Interpelação ao Governo sobre Segurança Social
Defender o sistema público
dos apetites privados


 

Foi um debate vivo e interessante o realizado na passada semana em torno da problemática da Segurança Social. Promovido pelo Grupo Parlamentar do PCP, sob a forma de interpelação ao Governo, constituiu-se num momento de reflexão no decorrer da qual foi possível aprofundar o conhecimento sobre as posições e propostas que os diferentes quadrantes políticos têm sobre esta matéria.

E a primeira nota de relevo, desde logo, vai para a forma como a bancada comunista conduziu o debate, assumindo, como habitualmente, uma postura construtiva, contribuindo assim para a sua elevação e dignidade. Isso ficou patente na argumentação sólida desenvolvida pelos seus deputados e na credibilidade das suas propostas.
De tal modo que, no final, o próprio Ministro Ferro Rodrigues, não obstante as divergências, foi levado a reconhecer que a interpelação do PCP foi um "passo positivo", um "passo em frente" na discussão sobre as questões da Segurança Social.
Mas se o debate representou um avanço neste domínio, ele serviu também para confirmar algumas das principais preocupações do PCP, nomeadamente, quanto à proposta do Governo de fragilização do sistema público de segurança social visando a sua privatização parcial em benefício dos mercados financeiros e das sociedades gestoras de fundos de pensões.
E esta é que foi a questão nodal que atravessou todo o debate e para a qual não foi dada uma resposta convincente por parte do Governo susceptível de atenuar ou contrariar os receios suscitados. Ferro Rodrigues limitou-se a anunciar um conjunto de generalidades, sem avançar com propostas concretas para a reforma da Segurança Social. Registo merece, porém, a sua afirmação de que está aberto ao diálogo, bem como as garantias por si dadas de que o Governo não porá em causa o sistema público de Segurança Social.

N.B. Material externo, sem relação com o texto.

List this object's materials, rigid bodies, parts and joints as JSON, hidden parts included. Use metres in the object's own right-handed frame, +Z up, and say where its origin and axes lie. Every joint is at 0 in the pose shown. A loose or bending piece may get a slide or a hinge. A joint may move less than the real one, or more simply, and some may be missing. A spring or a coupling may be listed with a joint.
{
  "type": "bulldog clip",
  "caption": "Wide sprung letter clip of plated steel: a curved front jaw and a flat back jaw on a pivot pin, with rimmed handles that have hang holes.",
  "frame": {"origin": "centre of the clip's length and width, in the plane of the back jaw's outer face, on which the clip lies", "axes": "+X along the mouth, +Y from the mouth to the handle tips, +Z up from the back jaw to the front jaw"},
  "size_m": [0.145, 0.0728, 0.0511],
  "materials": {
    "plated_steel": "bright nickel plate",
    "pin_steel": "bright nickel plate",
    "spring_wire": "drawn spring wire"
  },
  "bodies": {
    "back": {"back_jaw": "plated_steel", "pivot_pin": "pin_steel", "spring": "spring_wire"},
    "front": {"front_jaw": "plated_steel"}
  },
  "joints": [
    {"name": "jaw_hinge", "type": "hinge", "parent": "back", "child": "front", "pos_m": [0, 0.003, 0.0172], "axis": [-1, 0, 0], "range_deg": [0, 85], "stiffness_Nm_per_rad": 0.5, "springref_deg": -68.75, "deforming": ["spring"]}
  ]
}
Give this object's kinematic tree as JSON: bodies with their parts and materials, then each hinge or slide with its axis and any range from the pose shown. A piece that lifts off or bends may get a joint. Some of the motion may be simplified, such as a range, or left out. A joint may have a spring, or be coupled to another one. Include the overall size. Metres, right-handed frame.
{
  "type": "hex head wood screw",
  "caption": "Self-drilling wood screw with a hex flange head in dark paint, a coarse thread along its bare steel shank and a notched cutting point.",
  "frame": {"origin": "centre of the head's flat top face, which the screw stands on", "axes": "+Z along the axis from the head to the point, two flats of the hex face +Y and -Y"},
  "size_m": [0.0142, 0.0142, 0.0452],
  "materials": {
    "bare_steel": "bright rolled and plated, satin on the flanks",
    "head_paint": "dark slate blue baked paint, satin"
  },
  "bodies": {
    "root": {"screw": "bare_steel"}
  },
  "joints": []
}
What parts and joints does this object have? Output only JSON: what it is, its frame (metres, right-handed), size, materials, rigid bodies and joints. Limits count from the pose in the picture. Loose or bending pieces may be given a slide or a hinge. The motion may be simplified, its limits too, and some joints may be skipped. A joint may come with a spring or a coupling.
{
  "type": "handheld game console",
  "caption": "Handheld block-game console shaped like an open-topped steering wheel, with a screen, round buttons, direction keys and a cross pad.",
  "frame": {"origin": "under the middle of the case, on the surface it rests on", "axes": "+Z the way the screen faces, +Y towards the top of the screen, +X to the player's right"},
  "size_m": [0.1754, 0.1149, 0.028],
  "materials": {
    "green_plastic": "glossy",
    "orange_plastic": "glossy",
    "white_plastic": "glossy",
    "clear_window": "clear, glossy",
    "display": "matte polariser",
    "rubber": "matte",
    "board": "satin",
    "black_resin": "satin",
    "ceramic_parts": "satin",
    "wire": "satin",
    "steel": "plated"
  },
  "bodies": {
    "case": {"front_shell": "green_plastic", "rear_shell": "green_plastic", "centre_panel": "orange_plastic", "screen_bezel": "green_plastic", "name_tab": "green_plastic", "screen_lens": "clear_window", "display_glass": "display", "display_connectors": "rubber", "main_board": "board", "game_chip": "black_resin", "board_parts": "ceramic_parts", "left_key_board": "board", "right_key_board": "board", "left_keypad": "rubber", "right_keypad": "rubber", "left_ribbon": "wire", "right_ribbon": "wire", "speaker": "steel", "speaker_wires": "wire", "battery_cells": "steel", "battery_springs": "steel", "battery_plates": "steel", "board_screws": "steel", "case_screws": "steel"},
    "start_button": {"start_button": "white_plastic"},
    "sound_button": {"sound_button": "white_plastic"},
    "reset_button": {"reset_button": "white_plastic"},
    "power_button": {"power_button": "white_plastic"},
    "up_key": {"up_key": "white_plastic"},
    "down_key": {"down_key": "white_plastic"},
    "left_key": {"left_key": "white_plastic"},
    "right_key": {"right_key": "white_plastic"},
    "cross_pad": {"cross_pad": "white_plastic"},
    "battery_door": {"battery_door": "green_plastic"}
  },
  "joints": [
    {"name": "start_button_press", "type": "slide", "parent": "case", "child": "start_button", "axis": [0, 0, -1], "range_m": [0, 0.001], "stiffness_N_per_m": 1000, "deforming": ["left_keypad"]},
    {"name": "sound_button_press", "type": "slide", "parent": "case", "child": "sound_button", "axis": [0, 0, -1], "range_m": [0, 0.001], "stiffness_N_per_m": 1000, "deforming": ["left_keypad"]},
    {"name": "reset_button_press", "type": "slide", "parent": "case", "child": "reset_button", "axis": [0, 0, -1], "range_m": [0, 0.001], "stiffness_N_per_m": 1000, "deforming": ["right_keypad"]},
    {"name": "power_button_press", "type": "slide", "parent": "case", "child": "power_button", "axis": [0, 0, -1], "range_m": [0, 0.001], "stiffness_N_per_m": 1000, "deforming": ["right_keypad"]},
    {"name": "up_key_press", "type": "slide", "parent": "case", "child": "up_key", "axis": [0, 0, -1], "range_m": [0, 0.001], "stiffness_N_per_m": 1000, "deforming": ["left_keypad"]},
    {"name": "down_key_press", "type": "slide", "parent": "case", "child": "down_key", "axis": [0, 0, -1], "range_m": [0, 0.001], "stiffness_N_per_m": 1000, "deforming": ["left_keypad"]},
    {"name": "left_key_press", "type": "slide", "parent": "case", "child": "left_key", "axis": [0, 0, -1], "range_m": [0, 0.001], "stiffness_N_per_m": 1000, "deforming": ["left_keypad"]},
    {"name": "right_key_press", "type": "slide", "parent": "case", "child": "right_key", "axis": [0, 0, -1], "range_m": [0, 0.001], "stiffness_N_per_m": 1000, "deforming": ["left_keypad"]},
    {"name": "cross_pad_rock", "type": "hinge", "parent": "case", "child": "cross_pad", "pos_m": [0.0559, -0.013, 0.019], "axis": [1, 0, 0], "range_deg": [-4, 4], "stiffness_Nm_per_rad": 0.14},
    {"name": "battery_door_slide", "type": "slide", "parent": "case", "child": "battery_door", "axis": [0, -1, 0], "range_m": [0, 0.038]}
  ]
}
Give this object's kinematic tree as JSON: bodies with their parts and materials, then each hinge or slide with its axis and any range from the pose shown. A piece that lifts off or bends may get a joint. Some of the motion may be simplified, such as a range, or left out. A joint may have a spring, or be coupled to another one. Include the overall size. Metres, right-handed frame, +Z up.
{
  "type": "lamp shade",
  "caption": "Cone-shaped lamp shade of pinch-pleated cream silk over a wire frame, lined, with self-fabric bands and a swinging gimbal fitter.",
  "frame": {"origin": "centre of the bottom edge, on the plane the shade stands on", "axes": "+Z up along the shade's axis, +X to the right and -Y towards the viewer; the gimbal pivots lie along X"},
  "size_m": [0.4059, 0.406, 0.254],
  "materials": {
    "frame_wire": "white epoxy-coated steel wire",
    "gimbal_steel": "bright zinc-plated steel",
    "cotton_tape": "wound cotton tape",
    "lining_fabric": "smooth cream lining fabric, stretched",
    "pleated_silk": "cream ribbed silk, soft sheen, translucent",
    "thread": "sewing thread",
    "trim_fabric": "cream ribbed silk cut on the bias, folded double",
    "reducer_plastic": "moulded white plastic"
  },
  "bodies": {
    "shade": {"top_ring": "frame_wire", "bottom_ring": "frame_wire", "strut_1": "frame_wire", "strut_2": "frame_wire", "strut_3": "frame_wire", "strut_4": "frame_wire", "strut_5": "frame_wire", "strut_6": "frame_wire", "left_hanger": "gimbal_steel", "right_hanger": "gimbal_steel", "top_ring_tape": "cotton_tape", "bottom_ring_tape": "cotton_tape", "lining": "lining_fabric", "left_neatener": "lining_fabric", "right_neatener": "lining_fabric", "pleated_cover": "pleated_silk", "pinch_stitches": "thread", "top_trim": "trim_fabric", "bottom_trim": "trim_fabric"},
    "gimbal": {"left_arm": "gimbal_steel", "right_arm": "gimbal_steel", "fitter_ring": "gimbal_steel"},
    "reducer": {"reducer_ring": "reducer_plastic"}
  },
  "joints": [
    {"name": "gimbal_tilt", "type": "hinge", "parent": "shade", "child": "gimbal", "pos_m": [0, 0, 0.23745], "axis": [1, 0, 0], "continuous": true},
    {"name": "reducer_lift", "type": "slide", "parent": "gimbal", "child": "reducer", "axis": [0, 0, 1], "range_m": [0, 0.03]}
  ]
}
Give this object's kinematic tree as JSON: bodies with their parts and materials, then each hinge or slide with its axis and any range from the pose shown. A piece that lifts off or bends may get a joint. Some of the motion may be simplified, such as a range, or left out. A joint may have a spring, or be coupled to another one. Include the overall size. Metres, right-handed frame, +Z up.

O debate permitiu, entretanto, confirmar a afirmação desde sempre feita pelo PCP de que é falsa a propaganda lançada por alguns sectores e pela direita dizendo que o sistema de Segurança Social estava em ruptura e à beira da falência. Esta afirmação do PCP não só não foi contestada, como foi acompanhada pela Câmara, remetendo-se a um prudente silêncio todos aqueles que anteriormente defendiam a tese catrastofista. A própria deputada do CDS/PP e sua ex-responsável pela bancada parlamentar, Maria José Nogueira Pinto, disse não acompanhar o discurso do seu líder.
Ora este reconhecimento é muito importante porquanto, como sublinhou Lino de Carvalho em declarações ao "Avante!" no final do debate, enfraquece o argumento de todos aqueles que propagam a ideia de não sustentabilidade do sistema face ao futuro, com a qual se alimentam as teses que visam criar esquemas que apontam para a privatização, pelos menos parcial, do sistema de Segurança Social, que abra as portas aos fundos de pensões privados e às suas sociedades gestoras.
Nota de realce merece ainda o facto de o Governo ao longo do debate não ter conseguido explicar - apesar de instado a fazê-lo pela bancada comunista - as razões pelas quais foi escolhido no Livro Branco o cenário mais pessimista (daqui a 40 anos), escamoteando-se qualquer outro cenário alternativo. Como foi demonstrado, este cenário não tem qualquer sustentação técnica e serviu apenas para o Governo tentar suportar as suas opções.
A circunstância de todos os quadrantes políticos reconhecerem, pelo menos em palavras, que é preciso salvaguardar o sistema público de Segurança Social - um património erigido pelos trabalhadores ao longo de gerações - como o PCP sempre defendeu, constituiu outra nota positiva do debate.

Mas onde as críticas do PCP ao Governo sobiram de tom e as opiniões divergiram de modo insanável - e esta era no fundo a questão estratégica que estava em debate - é no que diz respeito ao modo como o Executivo se mostra sensível a abrir caminho à privatização de parte do sistema, visando a sua generalização e privilegiando as sociedades gestoras de fundo de pensões.
Como salientou Lino de Carvalho, o PCP não contesta a existência de esquemas complementares de reforma, desde que, precisou, obedeçam, por um lado, ao princípio da subscrição voluntária, e, por outro, à não imposição de qualquer tecto à Segurança Social pública. Agora o que os deputados comunistas não aceitam é que o caminho seja o da desresponsabilização do Estado, da evolução do sistema público para um carácter assistencialista, privilegiando as sociedades gestoras de fundos de pensões.

Daí a sua defesa de uma reforma da Segurança Social, mas uma "reforma democrática que assegure mais e melhor Segurança Social", como aliás ficará plasmado em projecto de Lei de Bases que o PCP em breve entregará no Parlamento.